Sounds just like my experience! I'm 28, I was diagnosed at 13. I'm actually not sure exactly what the title is for what I have, but it is most like T1. When I was born (my younger sister as well), I had neonatal hyperinsulinism and they had to operate and reduce the size of my pancreas (I've been told by about 90%). As a kid I was totally healthy, but as I grew bigger, the little bit of pancreas I had couldn't keep up. My sister, who is 4 years younger than me, actually got diagnosed before I did. It isn't until really the last year or so that I have finally started to really own what I have and what it takes and how much it affects me, and also how much the diagnoses as a kid affected me. Prior, I think I just did the minimum to get by 'cause it was easier to not think about it. I'm actually heading back to school in the fall to start a masters program in social work with a concentration in healthcare.

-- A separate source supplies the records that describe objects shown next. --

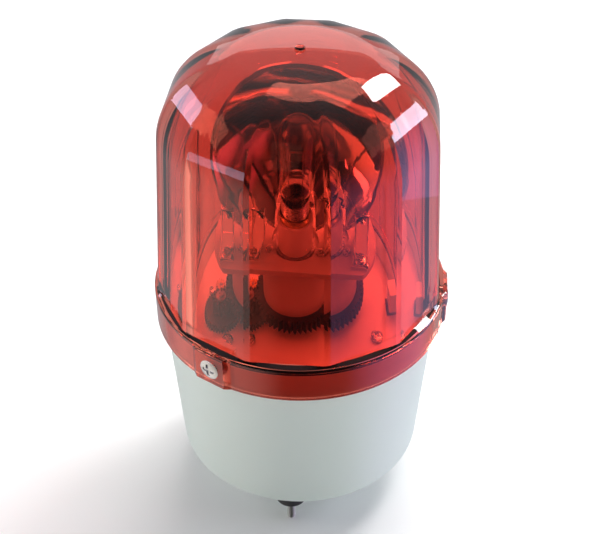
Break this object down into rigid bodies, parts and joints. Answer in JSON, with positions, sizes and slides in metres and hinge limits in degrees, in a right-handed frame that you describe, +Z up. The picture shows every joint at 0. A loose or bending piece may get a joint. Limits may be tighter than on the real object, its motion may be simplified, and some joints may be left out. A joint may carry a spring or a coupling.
{
  "type": "revolving warning light with sounder",
  "caption": "Revolving warning light with built-in sounder: faceted red dome over a motor-driven mirror, white tapered housing and rubber-footed mounting studs.",
  "frame": {"origin": "centre of the mounting plane, which is the undersides of the three rubber feet", "axes": "+Z up through the dome, along the mirror's axis of rotation; -Y is the front, where one stud stands and the mirror faces at rest"},
  "size_m": [0.1036, 0.102, 0.1733],
  "materials": {
    "white_housing": "smooth moulded plastic, cool white",
    "white_deck": "moulded plastic, white",
    "white_rotor": "moulded plastic, white",
    "red_dome": "clear red moulded plastic, glossy",
    "black_rubber": "matt black rubber",
    "black_plastic": "matt black plastic",
    "black_gear": "black acetal",
    "green_plastic": "green terminal plastic",
    "bright_steel": "nickel-plated steel",
    "zinc_steel": "zinc-plated steel",
    "spring_steel": "ground steel",
    "brass_parts": "turned brass",
    "bush_bronze": "sintered bronze",
    "nickel_cap": "nickel-plated brass",
    "clear_glass": "clear lamp glass",
    "filament_wire": "tungsten and nickel wire",
    "ferrite": "sintered ferrite",
    "ceramic_element": "silvered ceramic",
    "laminated_core": "laminated iron with varnish",
    "fibre_board": "resin board",
    "mirror_chrome": "vacuum-metallised plastic"
  },
  "bodies": {
    "housing": {"base_housing": "white_housing", "mounting_studs": "zinc_steel", "rubber_feet": "black_rubber", "cable_grommet": "black_rubber", "dome_lens": "red_dome", "dome_screws": "bright_steel", "dome_gasket": "black_rubber", "chassis_deck": "white_deck", "deck_screws": "bright_steel", "lamp_column": "white_deck", "column_screws": "bright_steel", "thrust_washer": "brass_parts", "retaining_clip": "spring_steel", "lamp_socket": "brass_parts", "socket_insulator": "fibre_board", "socket_contact": "brass_parts", "bulb_cap": "nickel_cap", "bulb_glass": "clear_glass", "bulb_filament": "filament_wire", "motor_can": "zinc_steel", "motor_end_cap": "black_plastic", "motor_magnets": "ferrite", "motor_screws": "bright_steel", "idler_pin": "spring_steel", "idler_washer": "brass_parts", "idler_clip": "spring_steel", "sounder_housing": "black_plastic", "sounder_screws": "bright_steel", "sounder_disc": "brass_parts", "sounder_element": "ceramic_element", "circuit_board": "fibre_board", "board_screws": "bright_steel", "transformer": "laminated_core", "smoothing_capacitor": "black_plastic", "terminal_block": "green_plastic", "tone_chip": "black_plastic"},
    "rotor": {"ring_gear": "black_gear", "ring_gear_screws": "bright_steel", "rotor_drum": "white_rotor", "lower_bush": "bush_bronze", "upper_bush": "bush_bronze", "reflector_plate": "white_rotor", "plate_screws": "bright_steel", "reflector": "mirror_chrome", "reflector_screws": "bright_steel"},
    "idler": {"idler_gear": "black_gear"},
    "motor_rotor": {"motor_shaft": "spring_steel", "motor_armature": "laminated_core", "motor_pinion": "brass_parts"}
  },
  "joints": [
    {"name": "rotor_spin", "type": "hinge", "parent": "housing", "child": "rotor", "pos_m": [0, 0, 0.0726], "axis": [0, 0, 1], "continuous": true},
    {"name": "idler_spin", "type": "hinge", "parent": "housing", "child": "idler", "pos_m": [-0.02481, -0.00903, 0.0676], "axis": [0, 0, 1], "continuous": true},
    {"name": "motor_spin", "type": "hinge", "parent": "housing", "child": "motor_rotor", "pos_m": [-0.02665, 0.00434, 0.0476], "axis": [0, 0, 1], "continuous": true}
  ],
  "couplings": [
    {"joint": "idler_spin", "follows": "rotor_spin", "ratio": -4.5},
    {"joint": "motor_spin", "follows": "rotor_spin", "ratio": 15.75}
  ]
}
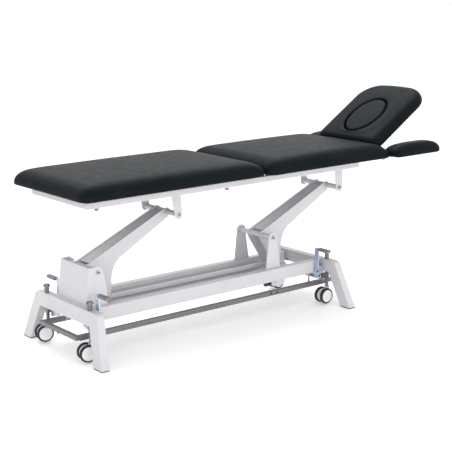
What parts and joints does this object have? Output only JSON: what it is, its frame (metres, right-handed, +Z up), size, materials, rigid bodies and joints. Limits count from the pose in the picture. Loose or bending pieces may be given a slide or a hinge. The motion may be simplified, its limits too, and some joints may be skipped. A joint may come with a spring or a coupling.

I am very interested in the connection between our physical and emotional/mental health and I am hopeful about the trend I see going that direction.

Thanks for sharing your thoughts on this and startign the discussion!

I would agree, there are individuals with insulin dependence that suffer from varying amounts of emotional weakness, but I would disagree that it should be outright blamed on diabetes or that the A typical Diabetic should be excused from a happy productive, and fulfilling life. My life is not and will not be defined buy my complete dependence on insulin. Yes I think about my insulin dependence 24/7, along with my runny nose and a million other thoughts and problems, probably some of them not so healthy but I'm not consumed by my bad ones, we are humans, we solve problems.

I don't need any tools to help me form a healthy relationship with my 'Bete's...LOL it will never be a healthy relationship, it's a chronic condition that may shorten my life, I now have some other health issues at 60 that make my diabetes pale in comparison...the seasons will change and our body is in decline for most of our life...don't stick your head in the sand, our time has a limit.

Is my life OK you tell me?

Great career.

Loving Wife

Two wonderful children 30+ years old

Three grandchildren

All of this happened after I was 100% insulin dependent...I guess I could have done better...but compared to many people I would say I'm blessed.

Marina we can choose to make our lives horrible, or with a tinny bit of faith we can thrive....

Life is tough...wear a helmet!

I had my dad as a resource, because he was diagnosed at age 30..myself at 13. He didn't have to deal with diabetes as a teenager though, and there were very few practical resources available as substitute.

I believe that almost all children and many adults who are diagnosed with diabetes should have as an option mental health support at least until it is determined to be unneeded. I met a Psychiatrist who is attached to an endocrinology practice at Indiana University Hospital who see adults when they are diagnosed and along the way when assistance is needed. They also have a child oriented therapy practice associated with the same office. The Psychiatrist related the she sees upward of 40 patients at a time and she said there is a large need.

I was diagnosed at 16 and was released from the hospital on my 17th birthday. I was amazingly depressed and stayed that way for the next 20-25 years, until I sought and got treatment. To set the scene my mom was a type 1 or LADA (there was nothing called LADA in those days)and mom had all the classic complications plus some.

For me having Diabetes was death. My goal was to immediately have a career, family and children and go as far and fast as I could. Health was not something I placed a high value on.

So I did that. I was married at 19 (now 37 years), We have two fine sons 32 and 35 and I had a wonderful career. What I didn't do was take care of myself. No need I felt that I was on a path toward early death.

Well I didn't die, and at 40 I had accomplished a nice career, a nice family and all of a sudden I was not seriously sick. I mean what happened. for 17 years now I have been in therapy off and on. Dealing with disease, guilt, loss of my mom (she was 48 when she passed) I mean heck it is tough.

Could a difference had been made if I seen a therapist when diagnosed? I do not knwo for sure. But it would have been worth a try, if a try had been contemplated. Such is life.